[start GIVEN DATA]

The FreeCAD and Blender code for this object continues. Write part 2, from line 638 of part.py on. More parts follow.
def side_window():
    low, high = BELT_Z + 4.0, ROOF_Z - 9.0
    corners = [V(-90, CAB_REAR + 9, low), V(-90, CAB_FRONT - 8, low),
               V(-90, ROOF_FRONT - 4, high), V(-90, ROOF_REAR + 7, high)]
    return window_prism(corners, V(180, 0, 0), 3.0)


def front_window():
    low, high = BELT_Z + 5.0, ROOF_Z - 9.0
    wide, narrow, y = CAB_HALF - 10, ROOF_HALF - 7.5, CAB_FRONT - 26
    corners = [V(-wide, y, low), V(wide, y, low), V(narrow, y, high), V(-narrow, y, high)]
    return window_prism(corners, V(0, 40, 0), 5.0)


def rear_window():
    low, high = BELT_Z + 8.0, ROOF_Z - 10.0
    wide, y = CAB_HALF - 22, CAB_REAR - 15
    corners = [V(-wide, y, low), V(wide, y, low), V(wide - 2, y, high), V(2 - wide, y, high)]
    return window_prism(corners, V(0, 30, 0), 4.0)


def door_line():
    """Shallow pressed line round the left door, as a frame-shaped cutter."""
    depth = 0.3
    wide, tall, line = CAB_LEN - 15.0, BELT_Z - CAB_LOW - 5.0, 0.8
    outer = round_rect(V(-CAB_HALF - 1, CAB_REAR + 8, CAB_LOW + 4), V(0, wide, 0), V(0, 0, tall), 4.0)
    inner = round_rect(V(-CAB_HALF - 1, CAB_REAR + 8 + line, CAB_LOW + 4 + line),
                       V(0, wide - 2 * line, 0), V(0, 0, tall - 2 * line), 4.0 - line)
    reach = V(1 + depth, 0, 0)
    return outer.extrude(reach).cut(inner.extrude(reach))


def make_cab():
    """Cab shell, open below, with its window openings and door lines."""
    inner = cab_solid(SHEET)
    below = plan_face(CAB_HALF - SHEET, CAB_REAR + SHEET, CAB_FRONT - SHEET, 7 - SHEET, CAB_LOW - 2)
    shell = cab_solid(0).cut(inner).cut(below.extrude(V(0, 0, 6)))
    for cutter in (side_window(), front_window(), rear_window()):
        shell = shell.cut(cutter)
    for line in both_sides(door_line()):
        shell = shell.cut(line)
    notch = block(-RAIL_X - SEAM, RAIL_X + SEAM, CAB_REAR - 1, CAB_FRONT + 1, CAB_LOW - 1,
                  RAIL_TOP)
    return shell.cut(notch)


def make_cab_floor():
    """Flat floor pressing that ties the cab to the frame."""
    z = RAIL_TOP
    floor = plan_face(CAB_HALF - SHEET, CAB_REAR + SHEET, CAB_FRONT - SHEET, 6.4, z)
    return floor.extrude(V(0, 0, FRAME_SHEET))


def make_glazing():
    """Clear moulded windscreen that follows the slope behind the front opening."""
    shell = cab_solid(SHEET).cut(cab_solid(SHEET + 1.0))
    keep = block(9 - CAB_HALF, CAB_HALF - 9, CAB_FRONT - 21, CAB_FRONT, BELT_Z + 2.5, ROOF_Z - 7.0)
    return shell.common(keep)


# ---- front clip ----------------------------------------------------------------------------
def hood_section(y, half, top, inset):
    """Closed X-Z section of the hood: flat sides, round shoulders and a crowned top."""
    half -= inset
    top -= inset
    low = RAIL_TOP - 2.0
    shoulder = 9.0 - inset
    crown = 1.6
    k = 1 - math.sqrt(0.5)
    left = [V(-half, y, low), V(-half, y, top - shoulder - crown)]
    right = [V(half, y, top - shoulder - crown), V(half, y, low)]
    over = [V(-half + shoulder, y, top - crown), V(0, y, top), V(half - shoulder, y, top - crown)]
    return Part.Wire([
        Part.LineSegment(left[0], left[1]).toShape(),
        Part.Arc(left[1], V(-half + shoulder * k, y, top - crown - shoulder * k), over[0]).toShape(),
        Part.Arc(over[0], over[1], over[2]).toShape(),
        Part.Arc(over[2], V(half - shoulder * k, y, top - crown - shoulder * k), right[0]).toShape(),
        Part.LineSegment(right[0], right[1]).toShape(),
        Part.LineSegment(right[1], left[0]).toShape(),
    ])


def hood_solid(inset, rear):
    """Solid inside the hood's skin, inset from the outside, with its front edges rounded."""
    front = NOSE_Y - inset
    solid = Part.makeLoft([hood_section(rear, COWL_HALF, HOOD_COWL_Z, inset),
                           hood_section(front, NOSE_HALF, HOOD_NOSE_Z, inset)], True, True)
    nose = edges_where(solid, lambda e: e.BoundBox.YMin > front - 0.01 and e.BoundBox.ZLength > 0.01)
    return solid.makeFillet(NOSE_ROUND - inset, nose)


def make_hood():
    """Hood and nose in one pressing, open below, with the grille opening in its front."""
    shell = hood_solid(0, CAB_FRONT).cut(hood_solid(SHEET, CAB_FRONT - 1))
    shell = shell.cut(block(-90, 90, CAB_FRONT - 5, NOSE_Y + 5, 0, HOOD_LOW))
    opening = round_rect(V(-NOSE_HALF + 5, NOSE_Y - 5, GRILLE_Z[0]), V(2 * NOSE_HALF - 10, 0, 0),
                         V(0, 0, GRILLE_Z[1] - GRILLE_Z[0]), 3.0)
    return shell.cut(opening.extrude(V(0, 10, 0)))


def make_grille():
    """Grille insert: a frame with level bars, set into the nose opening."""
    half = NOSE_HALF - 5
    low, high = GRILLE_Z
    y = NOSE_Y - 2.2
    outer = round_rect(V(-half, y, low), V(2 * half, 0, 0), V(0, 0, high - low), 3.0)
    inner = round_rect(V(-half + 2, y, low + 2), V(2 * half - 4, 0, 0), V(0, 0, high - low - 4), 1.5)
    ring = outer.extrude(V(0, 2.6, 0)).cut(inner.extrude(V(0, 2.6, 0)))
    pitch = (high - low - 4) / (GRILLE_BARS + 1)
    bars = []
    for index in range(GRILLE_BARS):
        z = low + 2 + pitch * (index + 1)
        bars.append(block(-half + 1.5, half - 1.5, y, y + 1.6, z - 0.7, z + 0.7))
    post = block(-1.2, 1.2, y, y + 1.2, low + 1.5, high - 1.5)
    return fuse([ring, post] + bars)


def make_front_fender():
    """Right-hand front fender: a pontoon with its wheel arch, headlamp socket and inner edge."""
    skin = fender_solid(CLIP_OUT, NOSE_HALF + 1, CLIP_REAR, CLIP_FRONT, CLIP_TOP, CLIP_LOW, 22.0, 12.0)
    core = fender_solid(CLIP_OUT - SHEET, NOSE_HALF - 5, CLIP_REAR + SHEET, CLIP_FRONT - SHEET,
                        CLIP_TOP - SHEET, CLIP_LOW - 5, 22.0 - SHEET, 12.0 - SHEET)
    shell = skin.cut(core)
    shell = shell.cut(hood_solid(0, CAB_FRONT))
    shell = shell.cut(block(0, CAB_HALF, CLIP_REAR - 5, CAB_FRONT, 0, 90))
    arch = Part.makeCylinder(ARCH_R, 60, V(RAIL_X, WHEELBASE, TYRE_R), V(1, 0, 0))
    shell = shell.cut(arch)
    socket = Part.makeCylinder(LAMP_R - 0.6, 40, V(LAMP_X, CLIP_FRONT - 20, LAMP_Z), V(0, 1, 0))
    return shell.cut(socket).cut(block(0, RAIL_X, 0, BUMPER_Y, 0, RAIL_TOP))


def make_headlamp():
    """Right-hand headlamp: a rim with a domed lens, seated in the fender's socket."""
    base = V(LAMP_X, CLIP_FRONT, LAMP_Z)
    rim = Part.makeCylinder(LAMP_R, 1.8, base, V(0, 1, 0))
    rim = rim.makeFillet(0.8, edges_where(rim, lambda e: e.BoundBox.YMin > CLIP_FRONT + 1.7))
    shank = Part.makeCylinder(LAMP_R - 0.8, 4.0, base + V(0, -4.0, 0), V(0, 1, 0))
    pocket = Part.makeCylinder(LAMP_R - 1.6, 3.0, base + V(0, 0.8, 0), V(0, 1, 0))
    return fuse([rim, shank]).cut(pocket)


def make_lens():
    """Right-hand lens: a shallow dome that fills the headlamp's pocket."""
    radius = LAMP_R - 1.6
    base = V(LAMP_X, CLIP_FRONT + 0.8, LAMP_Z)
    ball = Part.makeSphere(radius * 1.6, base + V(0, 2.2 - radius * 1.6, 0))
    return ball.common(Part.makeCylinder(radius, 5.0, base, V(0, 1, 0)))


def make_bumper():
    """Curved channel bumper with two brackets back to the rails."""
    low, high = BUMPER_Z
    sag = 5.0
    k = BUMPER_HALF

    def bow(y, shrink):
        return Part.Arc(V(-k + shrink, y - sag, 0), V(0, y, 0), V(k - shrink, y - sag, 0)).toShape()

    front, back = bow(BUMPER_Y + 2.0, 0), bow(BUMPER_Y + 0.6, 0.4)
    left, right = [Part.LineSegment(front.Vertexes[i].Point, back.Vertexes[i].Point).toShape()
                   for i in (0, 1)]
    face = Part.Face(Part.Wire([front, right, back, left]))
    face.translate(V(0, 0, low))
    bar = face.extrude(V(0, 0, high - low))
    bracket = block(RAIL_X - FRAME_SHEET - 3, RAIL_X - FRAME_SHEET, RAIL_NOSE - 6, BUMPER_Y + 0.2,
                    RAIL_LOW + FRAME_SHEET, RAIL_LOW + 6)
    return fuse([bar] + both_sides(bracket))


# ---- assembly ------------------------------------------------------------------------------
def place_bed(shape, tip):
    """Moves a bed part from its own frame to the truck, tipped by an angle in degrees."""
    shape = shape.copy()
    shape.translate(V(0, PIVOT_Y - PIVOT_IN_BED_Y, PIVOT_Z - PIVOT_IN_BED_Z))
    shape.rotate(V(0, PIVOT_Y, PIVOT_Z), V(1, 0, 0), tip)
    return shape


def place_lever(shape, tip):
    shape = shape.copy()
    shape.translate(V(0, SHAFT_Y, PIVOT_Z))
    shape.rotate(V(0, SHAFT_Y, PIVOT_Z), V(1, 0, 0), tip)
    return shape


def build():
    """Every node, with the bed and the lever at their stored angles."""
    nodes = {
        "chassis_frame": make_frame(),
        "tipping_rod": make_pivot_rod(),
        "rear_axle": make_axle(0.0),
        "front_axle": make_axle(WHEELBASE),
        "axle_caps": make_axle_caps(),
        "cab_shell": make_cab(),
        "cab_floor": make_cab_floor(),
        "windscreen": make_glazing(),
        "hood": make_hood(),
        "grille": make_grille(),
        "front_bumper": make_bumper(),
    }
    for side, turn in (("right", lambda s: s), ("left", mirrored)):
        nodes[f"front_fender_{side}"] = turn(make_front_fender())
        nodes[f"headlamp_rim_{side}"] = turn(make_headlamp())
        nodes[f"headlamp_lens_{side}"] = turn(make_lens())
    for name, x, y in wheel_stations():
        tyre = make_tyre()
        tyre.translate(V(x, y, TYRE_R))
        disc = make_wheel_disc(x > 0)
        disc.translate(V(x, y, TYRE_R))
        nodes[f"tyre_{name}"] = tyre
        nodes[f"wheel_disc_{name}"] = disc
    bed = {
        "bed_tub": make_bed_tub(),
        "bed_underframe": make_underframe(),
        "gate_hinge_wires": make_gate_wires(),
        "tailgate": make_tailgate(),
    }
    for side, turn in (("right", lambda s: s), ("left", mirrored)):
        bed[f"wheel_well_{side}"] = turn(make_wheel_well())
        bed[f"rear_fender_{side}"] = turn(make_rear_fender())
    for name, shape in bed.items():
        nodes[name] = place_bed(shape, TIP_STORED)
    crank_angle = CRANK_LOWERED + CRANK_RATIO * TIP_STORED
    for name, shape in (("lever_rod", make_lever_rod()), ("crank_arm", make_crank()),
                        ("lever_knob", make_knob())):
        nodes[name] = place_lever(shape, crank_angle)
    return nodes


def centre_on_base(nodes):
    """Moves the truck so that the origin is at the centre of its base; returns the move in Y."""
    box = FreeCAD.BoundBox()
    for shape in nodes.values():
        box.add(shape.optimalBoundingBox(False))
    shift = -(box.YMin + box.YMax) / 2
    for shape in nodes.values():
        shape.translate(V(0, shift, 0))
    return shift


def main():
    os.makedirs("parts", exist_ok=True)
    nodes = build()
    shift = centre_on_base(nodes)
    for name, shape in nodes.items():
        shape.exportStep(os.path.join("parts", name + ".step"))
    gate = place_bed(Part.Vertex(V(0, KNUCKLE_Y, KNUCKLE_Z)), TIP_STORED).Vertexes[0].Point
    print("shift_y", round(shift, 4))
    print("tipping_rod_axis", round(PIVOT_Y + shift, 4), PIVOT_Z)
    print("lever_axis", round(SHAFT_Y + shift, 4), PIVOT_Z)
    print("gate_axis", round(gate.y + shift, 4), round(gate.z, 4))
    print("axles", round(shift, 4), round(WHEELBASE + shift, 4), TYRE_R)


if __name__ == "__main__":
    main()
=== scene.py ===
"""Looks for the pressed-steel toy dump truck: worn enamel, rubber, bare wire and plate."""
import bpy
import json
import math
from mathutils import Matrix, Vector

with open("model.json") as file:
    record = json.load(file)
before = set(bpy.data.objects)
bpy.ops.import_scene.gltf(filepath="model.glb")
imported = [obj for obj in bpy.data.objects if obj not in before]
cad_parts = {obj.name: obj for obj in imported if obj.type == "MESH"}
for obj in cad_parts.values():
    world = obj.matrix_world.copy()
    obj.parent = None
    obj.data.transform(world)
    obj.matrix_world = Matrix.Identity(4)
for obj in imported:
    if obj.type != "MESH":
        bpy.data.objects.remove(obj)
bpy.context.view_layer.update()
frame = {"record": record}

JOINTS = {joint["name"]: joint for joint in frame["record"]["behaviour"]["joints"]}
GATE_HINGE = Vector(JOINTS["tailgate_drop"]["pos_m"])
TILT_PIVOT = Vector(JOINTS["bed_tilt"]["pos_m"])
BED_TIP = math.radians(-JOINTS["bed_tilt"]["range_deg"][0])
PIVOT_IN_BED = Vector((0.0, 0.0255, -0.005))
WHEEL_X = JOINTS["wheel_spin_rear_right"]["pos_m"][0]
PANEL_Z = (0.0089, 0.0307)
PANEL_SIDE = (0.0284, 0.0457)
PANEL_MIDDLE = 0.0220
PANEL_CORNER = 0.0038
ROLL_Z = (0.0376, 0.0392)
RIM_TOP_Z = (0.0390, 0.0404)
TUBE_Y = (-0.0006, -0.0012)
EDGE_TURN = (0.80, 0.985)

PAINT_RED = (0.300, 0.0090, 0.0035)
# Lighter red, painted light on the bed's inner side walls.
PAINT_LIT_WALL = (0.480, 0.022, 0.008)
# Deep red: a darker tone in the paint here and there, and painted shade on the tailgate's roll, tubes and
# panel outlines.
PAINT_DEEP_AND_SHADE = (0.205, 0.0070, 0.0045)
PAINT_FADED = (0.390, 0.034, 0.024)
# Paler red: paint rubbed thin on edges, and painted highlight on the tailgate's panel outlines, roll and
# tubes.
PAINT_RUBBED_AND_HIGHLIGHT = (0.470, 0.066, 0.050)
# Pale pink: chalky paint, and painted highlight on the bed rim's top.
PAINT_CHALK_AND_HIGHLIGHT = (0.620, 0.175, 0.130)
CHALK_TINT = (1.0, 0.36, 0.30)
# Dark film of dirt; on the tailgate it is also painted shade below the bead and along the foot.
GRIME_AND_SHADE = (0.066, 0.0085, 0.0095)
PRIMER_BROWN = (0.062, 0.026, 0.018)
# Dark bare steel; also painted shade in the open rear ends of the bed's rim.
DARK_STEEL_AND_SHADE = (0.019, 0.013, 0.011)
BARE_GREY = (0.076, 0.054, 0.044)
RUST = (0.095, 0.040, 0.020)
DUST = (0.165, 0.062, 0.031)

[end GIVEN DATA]
[start GIVEN DATA]

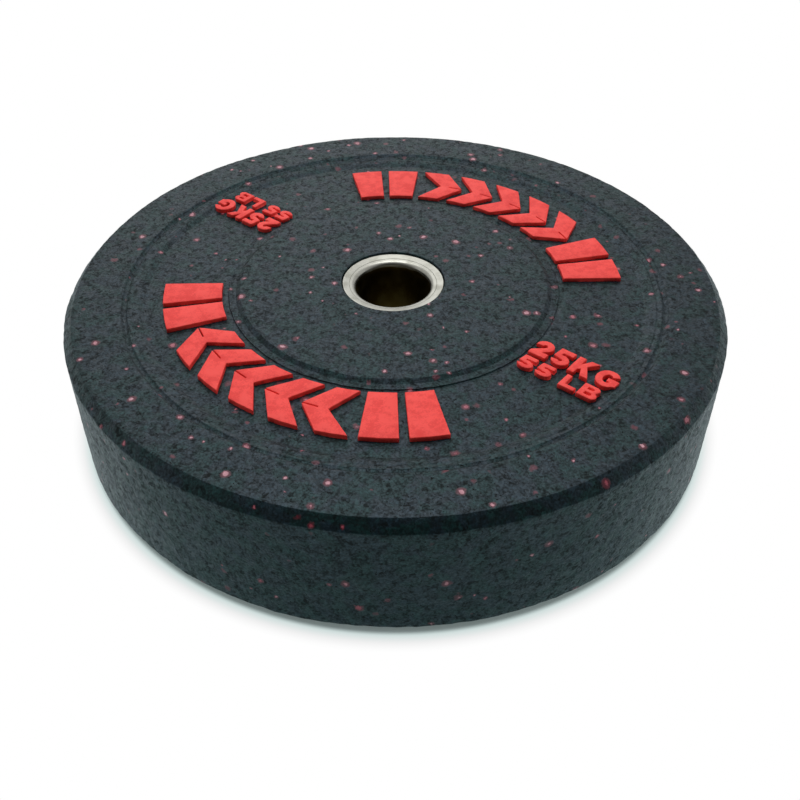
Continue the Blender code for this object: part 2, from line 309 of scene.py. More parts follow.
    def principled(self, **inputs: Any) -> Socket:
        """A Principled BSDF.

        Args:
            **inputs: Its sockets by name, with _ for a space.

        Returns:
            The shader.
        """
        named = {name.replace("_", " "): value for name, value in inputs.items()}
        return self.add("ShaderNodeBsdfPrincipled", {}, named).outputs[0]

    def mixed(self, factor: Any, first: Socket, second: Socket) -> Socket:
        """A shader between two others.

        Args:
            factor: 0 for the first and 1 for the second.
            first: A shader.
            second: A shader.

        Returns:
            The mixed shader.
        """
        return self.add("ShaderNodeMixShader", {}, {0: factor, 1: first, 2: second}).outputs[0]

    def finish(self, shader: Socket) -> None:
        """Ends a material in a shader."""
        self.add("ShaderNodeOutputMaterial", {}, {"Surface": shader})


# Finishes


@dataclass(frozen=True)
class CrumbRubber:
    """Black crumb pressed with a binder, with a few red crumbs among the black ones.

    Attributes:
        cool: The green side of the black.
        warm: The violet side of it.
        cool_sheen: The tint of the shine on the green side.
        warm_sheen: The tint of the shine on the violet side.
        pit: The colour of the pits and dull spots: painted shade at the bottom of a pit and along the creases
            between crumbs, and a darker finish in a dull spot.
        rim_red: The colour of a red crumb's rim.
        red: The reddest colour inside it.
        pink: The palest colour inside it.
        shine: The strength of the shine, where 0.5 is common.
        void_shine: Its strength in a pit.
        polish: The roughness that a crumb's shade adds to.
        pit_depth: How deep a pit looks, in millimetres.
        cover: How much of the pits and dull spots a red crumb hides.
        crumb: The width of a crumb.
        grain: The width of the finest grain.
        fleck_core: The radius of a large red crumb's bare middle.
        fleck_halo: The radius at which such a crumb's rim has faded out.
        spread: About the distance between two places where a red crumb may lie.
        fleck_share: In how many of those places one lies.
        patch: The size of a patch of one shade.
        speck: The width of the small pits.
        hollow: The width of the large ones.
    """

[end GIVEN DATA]
[start GIVEN DATA]

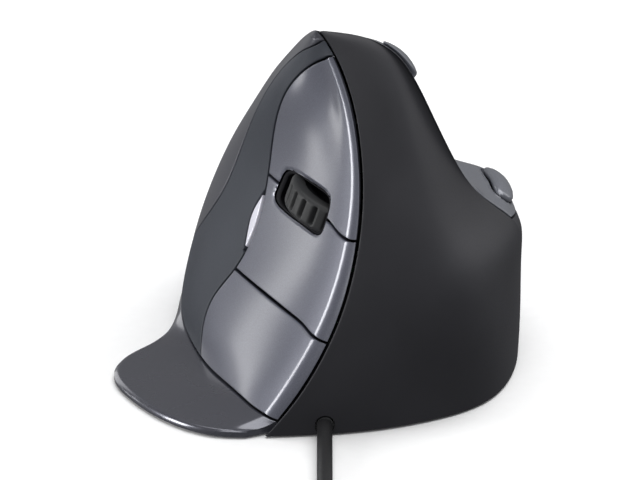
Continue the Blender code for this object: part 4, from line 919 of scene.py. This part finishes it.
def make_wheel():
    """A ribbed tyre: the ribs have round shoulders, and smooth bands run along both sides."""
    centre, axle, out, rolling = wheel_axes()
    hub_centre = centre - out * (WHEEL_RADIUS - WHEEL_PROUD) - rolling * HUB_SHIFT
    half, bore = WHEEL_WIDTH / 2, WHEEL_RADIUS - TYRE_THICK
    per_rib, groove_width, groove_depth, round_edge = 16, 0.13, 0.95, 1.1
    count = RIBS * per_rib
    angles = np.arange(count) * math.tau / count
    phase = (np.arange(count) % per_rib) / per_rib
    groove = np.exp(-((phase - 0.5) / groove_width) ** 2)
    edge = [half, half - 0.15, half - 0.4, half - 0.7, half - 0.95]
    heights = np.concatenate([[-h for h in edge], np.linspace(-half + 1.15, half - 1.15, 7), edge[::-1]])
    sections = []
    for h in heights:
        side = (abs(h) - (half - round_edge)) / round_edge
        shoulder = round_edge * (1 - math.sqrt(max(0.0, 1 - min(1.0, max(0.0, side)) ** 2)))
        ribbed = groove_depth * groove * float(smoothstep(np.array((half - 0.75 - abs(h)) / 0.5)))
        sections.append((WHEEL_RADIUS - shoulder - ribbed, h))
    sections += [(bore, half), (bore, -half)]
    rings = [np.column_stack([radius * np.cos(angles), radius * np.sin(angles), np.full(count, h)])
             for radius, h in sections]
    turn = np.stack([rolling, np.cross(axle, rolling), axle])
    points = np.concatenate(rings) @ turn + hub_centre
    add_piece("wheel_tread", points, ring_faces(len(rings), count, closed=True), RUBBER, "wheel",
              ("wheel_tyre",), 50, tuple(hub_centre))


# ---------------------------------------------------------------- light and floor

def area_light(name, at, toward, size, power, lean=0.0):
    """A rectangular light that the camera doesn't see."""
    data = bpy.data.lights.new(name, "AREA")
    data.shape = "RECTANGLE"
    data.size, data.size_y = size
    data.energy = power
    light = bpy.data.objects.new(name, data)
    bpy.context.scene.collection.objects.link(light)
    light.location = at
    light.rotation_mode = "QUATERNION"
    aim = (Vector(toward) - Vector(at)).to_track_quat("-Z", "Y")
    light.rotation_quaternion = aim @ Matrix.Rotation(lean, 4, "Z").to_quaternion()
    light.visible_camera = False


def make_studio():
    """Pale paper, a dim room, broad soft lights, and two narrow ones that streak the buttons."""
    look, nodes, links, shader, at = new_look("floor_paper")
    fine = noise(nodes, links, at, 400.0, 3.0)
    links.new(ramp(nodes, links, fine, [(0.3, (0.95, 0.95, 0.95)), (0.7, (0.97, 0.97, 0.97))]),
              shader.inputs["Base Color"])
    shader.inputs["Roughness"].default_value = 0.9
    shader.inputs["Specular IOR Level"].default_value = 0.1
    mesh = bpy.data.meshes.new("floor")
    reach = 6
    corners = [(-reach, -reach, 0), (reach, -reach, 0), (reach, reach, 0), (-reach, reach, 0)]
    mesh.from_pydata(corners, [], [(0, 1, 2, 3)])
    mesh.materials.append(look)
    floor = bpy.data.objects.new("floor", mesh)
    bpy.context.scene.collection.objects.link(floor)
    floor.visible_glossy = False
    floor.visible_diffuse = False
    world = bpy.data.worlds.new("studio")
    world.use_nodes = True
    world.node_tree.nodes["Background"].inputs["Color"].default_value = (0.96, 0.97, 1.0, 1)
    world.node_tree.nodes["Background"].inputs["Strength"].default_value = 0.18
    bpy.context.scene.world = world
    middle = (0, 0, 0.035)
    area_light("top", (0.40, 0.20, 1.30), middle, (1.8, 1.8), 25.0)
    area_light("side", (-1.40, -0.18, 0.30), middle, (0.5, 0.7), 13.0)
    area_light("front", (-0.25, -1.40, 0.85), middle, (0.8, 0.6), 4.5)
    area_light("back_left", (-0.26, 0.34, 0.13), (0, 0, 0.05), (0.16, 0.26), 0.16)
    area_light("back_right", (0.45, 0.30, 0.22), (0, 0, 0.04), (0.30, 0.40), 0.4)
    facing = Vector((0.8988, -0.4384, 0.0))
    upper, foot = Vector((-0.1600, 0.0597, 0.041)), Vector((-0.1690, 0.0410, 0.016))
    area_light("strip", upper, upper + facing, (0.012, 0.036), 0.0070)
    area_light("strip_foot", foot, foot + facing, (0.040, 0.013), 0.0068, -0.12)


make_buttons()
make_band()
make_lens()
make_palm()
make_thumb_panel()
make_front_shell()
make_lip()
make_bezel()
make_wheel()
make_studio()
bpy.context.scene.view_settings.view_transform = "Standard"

[end GIVEN DATA]

### YOUR INSTRUCTIONS:
Within the listing above, locate the line containing "round(SHAFT_Y + shift, 4), PIVOT_Z)" and the line containing "bpy.data.objects.remove(obj)". Reproduce those two lines and all lines between them exactly, with nothing added.

### FINAL ANSWER:
    print("lever_axis", round(SHAFT_Y + shift, 4), PIVOT_Z)
    print("gate_axis", round(gate.y + shift, 4), round(gate.z, 4))
    print("axles", round(shift, 4), round(WHEELBASE + shift, 4), TYRE_R)


if __name__ == "__main__":
    main()
=== scene.py ===
"""Looks for the pressed-steel toy dump truck: worn enamel, rubber, bare wire and plate."""
import bpy
import json
import math
from mathutils import Matrix, Vector

with open("model.json") as file:
    record = json.load(file)
before = set(bpy.data.objects)
bpy.ops.import_scene.gltf(filepath="model.glb")
imported = [obj for obj in bpy.data.objects if obj not in before]
cad_parts = {obj.name: obj for obj in imported if obj.type == "MESH"}
for obj in cad_parts.values():
    world = obj.matrix_world.copy()
    obj.parent = None
    obj.data.transform(world)
    obj.matrix_world = Matrix.Identity(4)
for obj in imported:
    if obj.type != "MESH":
        bpy.data.objects.remove(obj)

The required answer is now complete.